Home Motoring Test driving a Mustang
Test driving a Mustang

Test driving a Mustang


Ross Kiddie drives the exciting North American muscle car.

Even though my first Ford Mustang drive was 45 years ago, it was an experience I’ll never forget, and it reinforced my enthusiasm and desire for the quintessential North American muscle car.

That Mustang was a 1970 Boss 302, and it belonged to my sister’s boyfriend, who was based in Christchurch as part of the United States’ Operation Deep Freeze programme. It was left-hand-drive, and I was fortunate enough to take it south for a few miles and return to my rural home near Rolleston.

I’ve had a few Mustang drives since, all courtesy of Ford New Zealand, as right-hand-drive cars have become available on the local market. My latest experience was in the sixth-generation model just launched here, and it was as if nothing has changed, the newcomer epitomises the early cars wearing that badge – design, concept, and performance.

When you study the new pony car in depth, it has all of the characteristics of the past; it has been deliberately designed to encapsulate retrospective looks, and the detailing is most certainly traditional. Mechanically, it carries familiarity as well, although the engineering is most definitely state-of-the-art. There is just a little bit of a raw, aggressive edge, which, as a driver, makes you relate to its predecessors. The newcomer even has a 5-litre (302 cubic inch) V8 engine.

However, it can also be purchased with a turbocharged, 2.3-litre unit, which, from my experience with the Ecoboost four-cylinder series, would certainly be up to the task with its 233kW and 432Nm outputs. Nevertheless, it’s the V8 that appeals to me, and I wasn’t disappointed. It pumps out a hefty 306kW along with 530Nm of torque. In true V8 fashion, it works away with a tantalising growl and bark out the exhaust pipes.

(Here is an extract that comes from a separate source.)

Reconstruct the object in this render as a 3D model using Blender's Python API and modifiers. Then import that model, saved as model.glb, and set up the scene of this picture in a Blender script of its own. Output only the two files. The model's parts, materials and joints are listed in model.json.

There is the choice of a six-speed automatic transmission or sixspeed manual through to the rear wheels, and there are no surprises there, but what the Mustang does deliver is an involving driving experience. It is responsive and eager, and has electronic modes which the driver can set to personal preference, and there’s even a track mode if you want to go drifting at Ruapuna in the weekend.

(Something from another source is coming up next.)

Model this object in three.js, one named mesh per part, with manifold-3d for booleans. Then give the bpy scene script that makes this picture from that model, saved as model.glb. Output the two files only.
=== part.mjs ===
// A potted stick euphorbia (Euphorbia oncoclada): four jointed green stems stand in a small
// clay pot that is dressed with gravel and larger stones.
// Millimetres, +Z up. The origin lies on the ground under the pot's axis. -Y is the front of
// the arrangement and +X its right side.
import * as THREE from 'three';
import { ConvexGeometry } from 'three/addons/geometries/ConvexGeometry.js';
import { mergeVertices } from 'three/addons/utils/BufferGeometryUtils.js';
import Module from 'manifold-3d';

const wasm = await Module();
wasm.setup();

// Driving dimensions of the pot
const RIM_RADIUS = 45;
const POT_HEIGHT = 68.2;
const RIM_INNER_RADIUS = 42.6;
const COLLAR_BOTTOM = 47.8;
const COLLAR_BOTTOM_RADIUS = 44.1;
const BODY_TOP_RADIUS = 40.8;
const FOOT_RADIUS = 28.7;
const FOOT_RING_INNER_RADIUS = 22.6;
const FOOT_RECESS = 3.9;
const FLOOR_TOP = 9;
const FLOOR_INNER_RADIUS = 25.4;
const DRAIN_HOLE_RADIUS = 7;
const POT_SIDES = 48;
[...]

Therein lies a little secret; the Mustang in this form is quite lively at the rear, it’s easy to test tyre grip with power on, and although the traction control systems are there to intervene they are non-invasive, and you can initiate oversteer to a certain level. It’s easy to see why that is obtainable. With those healthy power outputs, the ingredients are in place for spirited motoring.

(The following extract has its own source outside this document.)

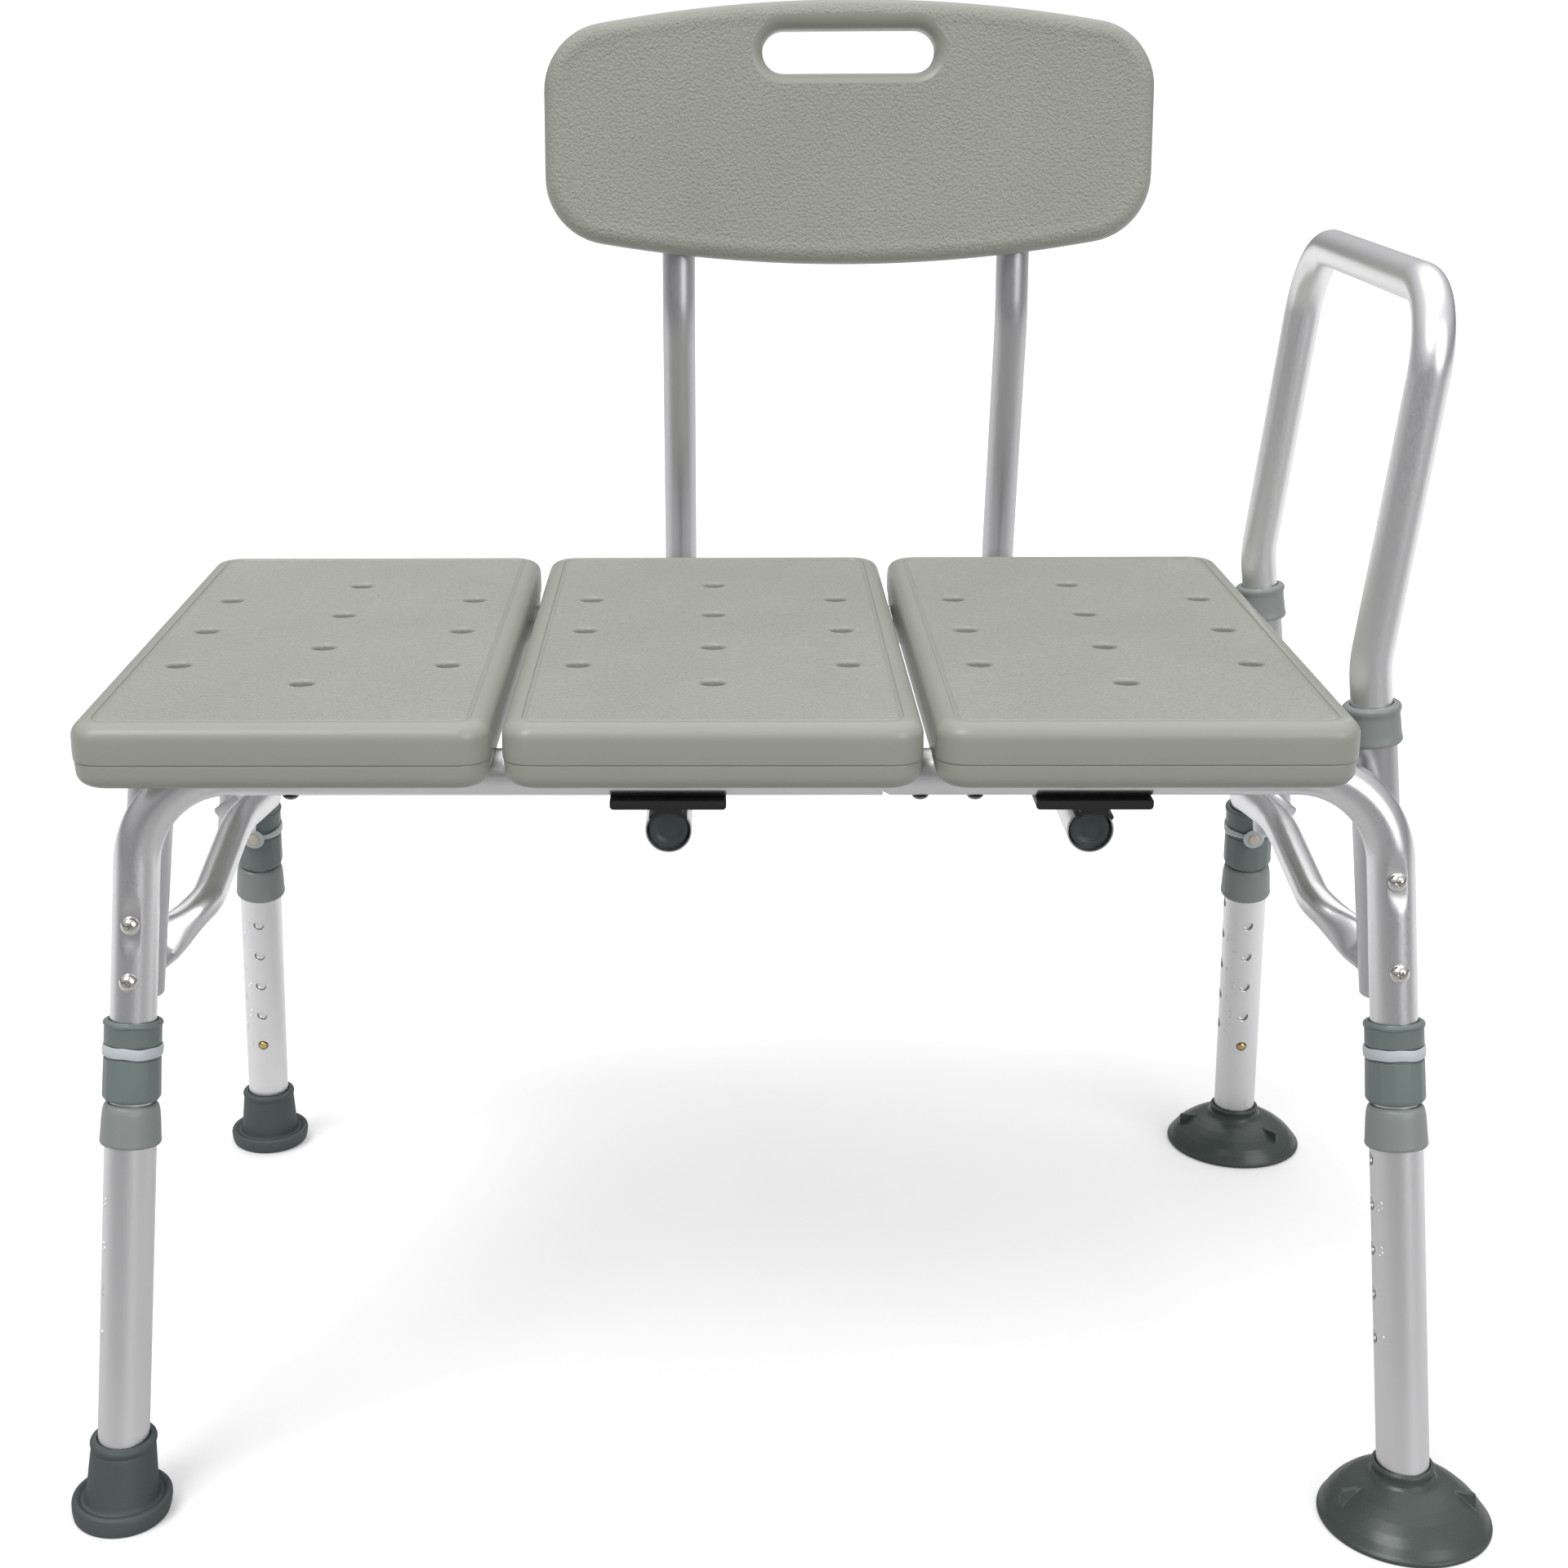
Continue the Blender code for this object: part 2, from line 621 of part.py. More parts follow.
def cup_profile():
    bore = [(0, CUP_FLOOR_Z), (FOOT_BORE_R, CUP_FLOOR_Z), (FOOT_BORE_R, CUP_HEIGHT)]
    outside = [(0.0164, CUP_HEIGHT), (0.0171, CUP_HEIGHT - 0.001), (0.0171, 0.0290), (0.0190, 0.0262)]
    outside += [(0.0250, 0.0232), (0.0335, 0.0186), (0.0410, 0.0125), (0.0455, 0.0062), (CUP_R, 0.0010)]
    hollow = [(CUP_R - 0.0008, 0), (CUP_R - 0.0045, 0), (0.0300, 0.0050), (0, 0.0075)]
    return bore + outside + hollow


def foot(name, side, end, bench):
    """A turned foot, leaned over so that its base is flat on the floor and its bore follows the leg."""
    profile = tip_profile() if side < 0 else cup_profile()
    kind = "rubber_tip" if side < 0 else "suction_cup"
    mesh = welded(realised(turned("foot", profile, GREY_RUBBER, None, steps=FOOT_SIDES)))
    lean = Matrix.Identity(4)
    lean[0][2] = -side * LEG_LEAN_X
    lean[1][2] = -end * LEG_LEAN_Y
    mesh.transform(lean)
    add(f"{kind}_{name}", mesh, GREY_RUBBER, bench, leg_point(side, end, 0))


def legs_and_feet(bench, legs, rails):
    for name, side, end in LEGS:
        leg = legs[name]
        pin_height, button_height = along(PIN_Z), along(BUTTON_Z)
        pin_line = ((0, -end * 0.0045, pin_height), (0, -end * 0.022, pin_height), PIN_HOLE_R)
        button_line = ((0, -end * 0.0065, button_height), (0, -end * 0.018, button_height), HOLE_R)
        pin_hole = rods(f"pin_hole_{name}", [pin_line], leg)
        boolean(rails[name], pin_hole)
        upper_collar(name, leg, pin_hole)
        lower_collar(name, leg)
        inner_tube(name, leg, pin_hole, rods(f"button_hole_{name}", [button_line], leg))
        floor = TIP_FLOOR_Z if side < 0 else CUP_FLOOR_Z
        outer_tube(name, end, leg, along(floor + TUBE_END_RISE))
        snap_button(name, end, leg)
        lock_pin(name, end, leg)
        foot(name, side, end, bench)


def back_panel_outline(inset):
    """The panel's outline, bowed at top and bottom, with round corners. It runs anticlockwise."""
    half_w, half_h, radius = PANEL_HALF_W - inset, PANEL_HALF_H - inset, PANEL_CORNER_R - inset
    slope = math.degrees(math.atan(2 * PANEL_BOW * (half_w - radius) / PANEL_BOW_SPAN**2))
    edge_x = half_w - radius + radius * math.sin(math.radians(slope))
    steps = [edge_x * (1 - k / 4) for k in range(9)]
    crest = [(x, half_h - PANEL_BOW * (x / PANEL_BOW_SPAN) ** 2) for x in steps]
    centre = (half_w - radius, crest[0][1] - radius * math.cos(math.radians(slope)))
    corner = arc(centre, radius, 0, 90 - slope, 4)
    upper = corner + crest[1:-1] + [(-x, y) for x, y in reversed(corner)]
    return upper + [(-x, -y) for x, y in upper]


def hand_slot(grow):
    half_w, radius = SLOT_HALF_W - SLOT_HALF_H, SLOT_HALF_H + grow
    right = arc((half_w, SLOT_RISE), radius, 90, -90, 6)
    return right + arc((-half_w, SLOT_RISE), radius, 270, 90, 6)


def backrest(bench):
    loops = [back_panel_outline(PANEL_EDGE_R), hand_slot(PANEL_EDGE_R)]
    panel = outline_solid("back_panel", loops, PANEL_HALF_T, PANEL_EDGE_R)
    centre = (BACK_X, *PANEL_CENTRE)
    made = add("back_panel", panel, SAGE_PLASTIC, bench, centre, (math.pi / 2 - math.atan(BACK_LEAN), 0, 0))
    top_y = BACK_KINK[0] + BACK_LEAN * (BACK_TOP_Z - BACK_KINK[1])
    lines = []
    for hand, side in HANDS.items():
        x = BACK_X + side * BACK_HALF_SPAN
        corners = [
            ((x, BACK_FRONT_Y, RECEIVER_Z), 0),
            ((x, BACK_CORNER_Y, RECEIVER_Z), BACK_BEND_R),
            ((x, *BACK_KINK), BACK_KINK_R),
            ((x, top_y, BACK_TOP_Z), 0),
        ]
        axis = (x, BACK_FRONT_Y, RECEIVER_Z)
        tube(f"back_tube_{hand}", rounded(corners), BACK_TUBE_R, BACK_WALL, ALUMINIUM, bench, axis)
        beyond = (x, top_y + BACK_LEAN * 0.001, BACK_TOP_Z + 0.001)
        lines.append(((x, *BACK_KINK), beyond, BACK_TUBE_R + 0.0007))
        head = [(0, 0.0035), (PLUG_R - 0.0008, 0.0035), (PLUG_R, 0.0027), (PLUG_R, GAP)]
        stem = [(0.0092, GAP), (0.0092, -0.012), (0, -0.012)]
        turned(f"back_tube_plug_{hand}", head + stem, GREY_PLASTIC, bench, axis, (math.pi / 2, 0, 0))
    boolean(made, rods("back_tube_grooves", lines, bench, TUBE_SIDES))


def receivers(bench):
    """Two receiver tubes under the seat, each hung from both rails by a saddle bracket."""
    bore = TUBE_R - RECEIVER_WALL
    length = RECEIVER_Y[1] - RECEIVER_Y[0]
    profile = [(TUBE_R, 0), (TUBE_R, -length), (bore, -length), (bore, 0)]
    top = RAIL_Z - TUBE_R - GAP - RECEIVER_Z
    under = top - PLATE_T
    saddle = arc((0, 0), SADDLE_BORE_R, 38, 142, 6)
    left = [(-SADDLE_HALF_W, 0.0100), (-NECK_HALF_W, under - 0.0008), (-NECK_HALF_W, under)]
    left += [(-PLATE_HALF_W, under), (-PLATE_HALF_W, top)]
    right = [(-x, y) for x, y in reversed(left)]
    for hand, side in HANDS.items():
        x = BACK_X + side * BACK_HALF_SPAN
        mouth, facing = (x, RECEIVER_Y[0], RECEIVER_Z), (math.pi / 2, 0, 0)
        turned(f"back_receiver_{hand}", profile, ALUMINIUM, bench, mouth, facing, ring=True)
        for end in ENDS:
            mesh = outline_solid("bracket", [saddle + left + right], BRACKET_DEPTH / 2)
            spot = (x, ENDS[end] * RAIL_Y, RECEIVER_Z)
            add(f"back_bracket_{end}_{hand}", mesh, BLACK_PLASTIC, bench, spot, (math.pi / 2, 0, 0))


def build():
    bench = empty("bench", Matrix.Translation((-BOX_CENTRE[0], -BOX_CENTRE[1], 0)))
    legs = {name: empty(f"leg_axis_{name}", leg_frame(side, end), bench) for name, side, end in LEGS}
    seat_panels(bench)
    rails = frame_rails(bench)
    sockets = arm_sockets(bench)
    arm_rail(bench)
    screws(legs, rails, sockets, side_braces(bench))
    legs_and_feet(bench, legs, rails)
    receivers(bench)
    backrest(bench)


build()
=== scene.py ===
"""Bath transfer bench on a plain pale floor: three seat panels on a tube frame, a slide-in backrest,
a lift-out arm rail and four telescoping legs. Metres, +Z up, front toward -Y."""

import math

import bmesh
import bpy
from mathutils import Matrix, Vector


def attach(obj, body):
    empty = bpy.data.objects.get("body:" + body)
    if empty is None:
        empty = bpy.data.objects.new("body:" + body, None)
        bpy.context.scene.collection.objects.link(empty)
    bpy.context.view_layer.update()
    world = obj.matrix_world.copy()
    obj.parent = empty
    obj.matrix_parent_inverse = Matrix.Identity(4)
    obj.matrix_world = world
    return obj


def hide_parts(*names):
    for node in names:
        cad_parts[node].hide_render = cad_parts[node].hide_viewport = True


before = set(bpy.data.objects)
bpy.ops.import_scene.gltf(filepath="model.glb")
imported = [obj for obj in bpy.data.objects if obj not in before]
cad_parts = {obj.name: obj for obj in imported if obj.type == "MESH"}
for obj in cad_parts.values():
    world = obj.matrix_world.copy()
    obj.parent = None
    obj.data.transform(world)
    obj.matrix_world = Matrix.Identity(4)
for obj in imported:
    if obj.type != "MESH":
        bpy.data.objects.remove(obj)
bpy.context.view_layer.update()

ENDS = {"front": -1, "rear": 1}
HANDS = {"left": -1, "right": 1}
LEGS = [(f"{end}_{hand}", HANDS[hand], ENDS[end]) for end in ENDS for hand in HANDS]
GAP = 0.0003
SHIFT = Matrix.Translation((-0.00995, -0.0192, 0))  # from the centre of the legs to the origin

# Frame rails and legs.
TUBE_R = 0.0127
FRAME_WALL = 0.0013
RAIL_Z = 0.414
RAIL_Y = 0.1604
CORNER_X = 0.3355
LEG_LEAN_X = 0.0581
LEG_LEAN_Y = 0.1774
LEG_STRETCH = math.sqrt(1 + LEG_LEAN_X**2 + LEG_LEAN_Y**2)
RAIL_BEND_R = 0.052
FRAME_END_Z = 0.2516
DENT_R = 0.014
DENT_DEPTH = 0.0013
DENT_TOP_Z = 0.360
DENT_STEP = 0.002
SPLICE_X = 0.065
SWAGE_R = 0.0107
SWAGE_LENGTH = 0.040
INNER_R = 0.0124
INNER_WALL = 0.0012
INNER_END_Z = 0.058
SPIGOT_R = 0.0107
SPIGOT_TOP_Z = 0.290
OUTER_R = 0.0143
OUTER_WALL = 0.0014
OUTER_TOP_Z = 0.2302
HOLE_PITCH = 0.0254
HOLE_R = 0.0037
HOLE_COUNT = 5
BUTTON_Z = 0.0918
PIN_Z = 0.2628
PIN_R = 0.0021
UPPER_COLLAR_Z = (0.2358, 0.2800)
UPPER_COLLAR_R = 0.0164
LOWER_COLLAR_Z = (0.2112, 0.2340)
STRAP_Z = (0.2606, 0.2666)
NUMERAL_SIZE = 0.0085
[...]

And the newcomer handles expertly; there is a lot of rubber on the road with its 19in Pirelli tyres and grip is adequate, unless vigorous throttle application is requested. Up front the turn-in is direct, and accuracy into a corner is decisive.

I took the test car on a State Highway 72 run from Loburn to the Malvern Hills. It was the first week of winter, and a frost made me very wary of ice on the shaded corners. I needn’t have worried as the Mustang is directional and controllable, there is just enough mechanical sophistication within the suspension and chassis design so that the driver can push hard with confidence.

Incidentally, the suspension is a fully independent set-up, long gone is the Mustang’s live rear axle. The combination of power and handling is enticing. I left the normal drive setting active for most of my time in the test car; I didn’t feel it needed anything more spirited. I pushed fairly hard during testing time.

The sound of that big V8 is glorious, yet the fuel usage wasn’t excessive, I took the test car back showing a 14l/100km (20mpg) average. That fits well with Ford’s 12.6l100km (22mpg) claim. At 100km/h it sips away at around 8l/100km (35mpg) with the rev counter showing just 1800rpm in sixth gear.

The new range starts in New Zealand at $59,880 for the 2.3-litre, bearing in mind there is also a convertible option that adds around $5000 for each engine variant. The V8 GT fastback lands at $77,880 for both the manual and automatic gearbox options.

It is fully specced with Ford’s most up-to-date technology. And while it has a good specification, it’s a car only two occupants can enjoy. Ford market the Mustang as a 2+2, and effectively that is what it is; two youngsters could be seated comfortably in the rear, but it is not an area in which adults would enjoy being.

Up front, though, it’s a different story. The seats are glorious and the suspension absorbent even over Christchurch’s broken roads. But its on the highway where the Mustang excels; it is a purposeful and capable high-country charger, and it has just so much appeal it captures attention everywhere.

Ford in the United States is on a campaign to relaunch retrospective concepts. With the new Mustang being so incredibly successful, it’s only a matter of time before other icons of the muscle car age roll off the production line.

The Specs

Price: Ford Mustang GT, $77,880.
Dimensions: Length, 4784mm; width, 1916mm; height, 1391mm.
Configuration: V8 longitudinal, rear-wheel-drive, 4951cc, 306kW, 530Nm, six-speed automatic.
Performance: 0-100km/h, 6sec. fuel usage: 12.6l/100km.